*INSTRUCTIONS FOR THE TASK*
Your answer should consist solely of the lines from the one with "if empty is" through the one with "obj.parent = None", copied exactly, endpoints included.

-- start PROVIDED ENTRIES --

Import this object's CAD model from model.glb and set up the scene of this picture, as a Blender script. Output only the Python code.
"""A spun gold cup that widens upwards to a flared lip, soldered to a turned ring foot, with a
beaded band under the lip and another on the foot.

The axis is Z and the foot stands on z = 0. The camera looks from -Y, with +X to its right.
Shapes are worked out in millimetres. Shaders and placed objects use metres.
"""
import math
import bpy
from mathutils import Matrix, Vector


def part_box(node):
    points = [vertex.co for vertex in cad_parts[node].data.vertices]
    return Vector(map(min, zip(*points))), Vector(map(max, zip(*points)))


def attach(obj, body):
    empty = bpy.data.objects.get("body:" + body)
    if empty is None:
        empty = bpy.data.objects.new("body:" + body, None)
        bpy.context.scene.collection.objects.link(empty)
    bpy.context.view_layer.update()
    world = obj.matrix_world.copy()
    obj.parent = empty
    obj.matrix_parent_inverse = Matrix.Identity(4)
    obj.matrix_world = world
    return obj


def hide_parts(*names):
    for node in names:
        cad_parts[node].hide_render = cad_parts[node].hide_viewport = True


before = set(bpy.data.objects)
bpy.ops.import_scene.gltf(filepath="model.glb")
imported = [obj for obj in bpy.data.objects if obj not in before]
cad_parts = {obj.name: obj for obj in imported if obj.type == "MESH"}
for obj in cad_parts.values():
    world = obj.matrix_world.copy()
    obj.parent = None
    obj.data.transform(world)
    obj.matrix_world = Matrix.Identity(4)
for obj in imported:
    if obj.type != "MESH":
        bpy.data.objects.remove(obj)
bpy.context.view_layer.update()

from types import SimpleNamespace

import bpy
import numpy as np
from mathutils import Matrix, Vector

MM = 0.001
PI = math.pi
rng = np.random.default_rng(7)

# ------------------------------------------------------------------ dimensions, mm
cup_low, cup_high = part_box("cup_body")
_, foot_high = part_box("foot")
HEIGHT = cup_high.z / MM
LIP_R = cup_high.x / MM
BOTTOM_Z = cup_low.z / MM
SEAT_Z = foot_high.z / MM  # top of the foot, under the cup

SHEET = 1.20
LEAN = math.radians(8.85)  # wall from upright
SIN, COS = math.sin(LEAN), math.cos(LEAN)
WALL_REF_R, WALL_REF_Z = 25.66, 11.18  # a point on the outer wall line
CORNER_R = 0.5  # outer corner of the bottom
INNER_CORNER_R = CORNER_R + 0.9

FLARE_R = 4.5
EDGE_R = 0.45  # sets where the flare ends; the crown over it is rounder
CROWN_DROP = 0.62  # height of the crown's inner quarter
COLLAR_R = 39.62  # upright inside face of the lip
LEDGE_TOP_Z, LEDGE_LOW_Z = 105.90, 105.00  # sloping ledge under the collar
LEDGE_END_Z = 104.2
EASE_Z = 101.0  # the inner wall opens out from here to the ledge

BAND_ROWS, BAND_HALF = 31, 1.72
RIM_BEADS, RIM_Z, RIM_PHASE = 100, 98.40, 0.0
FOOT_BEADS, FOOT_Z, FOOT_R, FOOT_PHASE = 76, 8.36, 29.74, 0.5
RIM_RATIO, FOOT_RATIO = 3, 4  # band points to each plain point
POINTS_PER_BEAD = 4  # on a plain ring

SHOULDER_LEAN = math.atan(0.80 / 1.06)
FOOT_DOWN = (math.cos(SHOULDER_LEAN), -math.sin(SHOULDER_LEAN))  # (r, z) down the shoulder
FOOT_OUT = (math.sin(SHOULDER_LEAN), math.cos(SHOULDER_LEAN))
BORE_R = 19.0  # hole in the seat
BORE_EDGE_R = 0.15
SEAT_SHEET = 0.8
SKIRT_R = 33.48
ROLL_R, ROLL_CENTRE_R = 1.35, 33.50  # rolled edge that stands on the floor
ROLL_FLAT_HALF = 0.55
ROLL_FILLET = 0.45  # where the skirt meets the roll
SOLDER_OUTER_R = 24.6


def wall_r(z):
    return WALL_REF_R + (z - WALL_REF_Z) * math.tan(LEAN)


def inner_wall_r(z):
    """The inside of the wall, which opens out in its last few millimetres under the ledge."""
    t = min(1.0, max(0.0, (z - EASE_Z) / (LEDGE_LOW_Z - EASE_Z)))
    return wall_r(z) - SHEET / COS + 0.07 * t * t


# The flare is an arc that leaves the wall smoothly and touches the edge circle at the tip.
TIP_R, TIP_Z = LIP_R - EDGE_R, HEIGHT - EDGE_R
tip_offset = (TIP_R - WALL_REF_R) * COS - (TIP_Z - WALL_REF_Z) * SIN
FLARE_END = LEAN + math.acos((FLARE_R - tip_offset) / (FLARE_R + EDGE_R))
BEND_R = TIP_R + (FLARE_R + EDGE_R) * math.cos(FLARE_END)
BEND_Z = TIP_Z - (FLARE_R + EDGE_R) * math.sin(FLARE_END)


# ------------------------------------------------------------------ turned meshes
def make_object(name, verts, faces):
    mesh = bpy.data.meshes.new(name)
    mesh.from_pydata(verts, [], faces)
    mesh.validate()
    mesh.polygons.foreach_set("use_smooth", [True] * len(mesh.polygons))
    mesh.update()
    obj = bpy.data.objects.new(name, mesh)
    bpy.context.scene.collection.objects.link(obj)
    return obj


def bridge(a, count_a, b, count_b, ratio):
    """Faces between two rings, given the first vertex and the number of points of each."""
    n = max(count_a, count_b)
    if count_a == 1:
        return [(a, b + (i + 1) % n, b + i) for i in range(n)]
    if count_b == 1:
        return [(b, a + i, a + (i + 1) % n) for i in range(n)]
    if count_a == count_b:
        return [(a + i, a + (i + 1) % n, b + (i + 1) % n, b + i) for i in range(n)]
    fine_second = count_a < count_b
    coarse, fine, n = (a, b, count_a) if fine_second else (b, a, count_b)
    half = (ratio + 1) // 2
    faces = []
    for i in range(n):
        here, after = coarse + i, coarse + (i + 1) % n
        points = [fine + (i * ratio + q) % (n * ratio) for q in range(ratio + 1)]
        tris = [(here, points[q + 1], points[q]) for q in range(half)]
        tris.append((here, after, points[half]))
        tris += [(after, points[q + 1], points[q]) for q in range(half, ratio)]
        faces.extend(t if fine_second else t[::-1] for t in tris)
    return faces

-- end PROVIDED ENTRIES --
-- start PROVIDED ENTRIES --

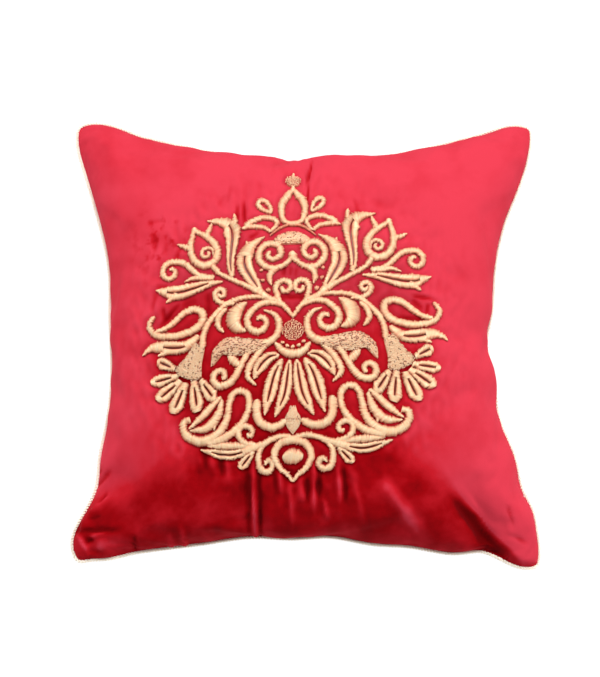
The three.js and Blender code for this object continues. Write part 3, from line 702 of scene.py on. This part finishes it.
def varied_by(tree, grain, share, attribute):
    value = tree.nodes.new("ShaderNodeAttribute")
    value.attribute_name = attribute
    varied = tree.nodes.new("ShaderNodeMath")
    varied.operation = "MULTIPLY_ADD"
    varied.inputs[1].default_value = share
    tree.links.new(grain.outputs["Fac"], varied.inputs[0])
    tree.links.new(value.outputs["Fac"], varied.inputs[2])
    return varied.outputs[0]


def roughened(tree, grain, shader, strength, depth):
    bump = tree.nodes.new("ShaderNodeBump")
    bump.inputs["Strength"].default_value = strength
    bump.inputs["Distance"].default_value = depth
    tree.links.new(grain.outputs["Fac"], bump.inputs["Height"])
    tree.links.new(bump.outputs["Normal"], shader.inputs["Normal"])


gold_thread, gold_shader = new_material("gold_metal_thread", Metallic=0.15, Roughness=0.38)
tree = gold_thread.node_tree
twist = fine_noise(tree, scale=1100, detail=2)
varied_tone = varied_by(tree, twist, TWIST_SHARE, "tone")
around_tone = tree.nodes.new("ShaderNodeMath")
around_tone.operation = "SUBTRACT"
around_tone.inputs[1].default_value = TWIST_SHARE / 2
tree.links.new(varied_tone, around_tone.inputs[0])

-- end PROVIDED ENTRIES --

*SOLUTION BELOW*
    if empty is None:
        empty = bpy.data.objects.new("body:" + body, None)
        bpy.context.scene.collection.objects.link(empty)
    bpy.context.view_layer.update()
    world = obj.matrix_world.copy()
    obj.parent = empty
    obj.matrix_parent_inverse = Matrix.Identity(4)
    obj.matrix_world = world
    return obj


def hide_parts(*names):
    for node in names:
        cad_parts[node].hide_render = cad_parts[node].hide_viewport = True


before = set(bpy.data.objects)
bpy.ops.import_scene.gltf(filepath="model.glb")
imported = [obj for obj in bpy.data.objects if obj not in before]
cad_parts = {obj.name: obj for obj in imported if obj.type == "MESH"}
for obj in cad_parts.values():
    world = obj.matrix_world.copy()
    obj.parent = None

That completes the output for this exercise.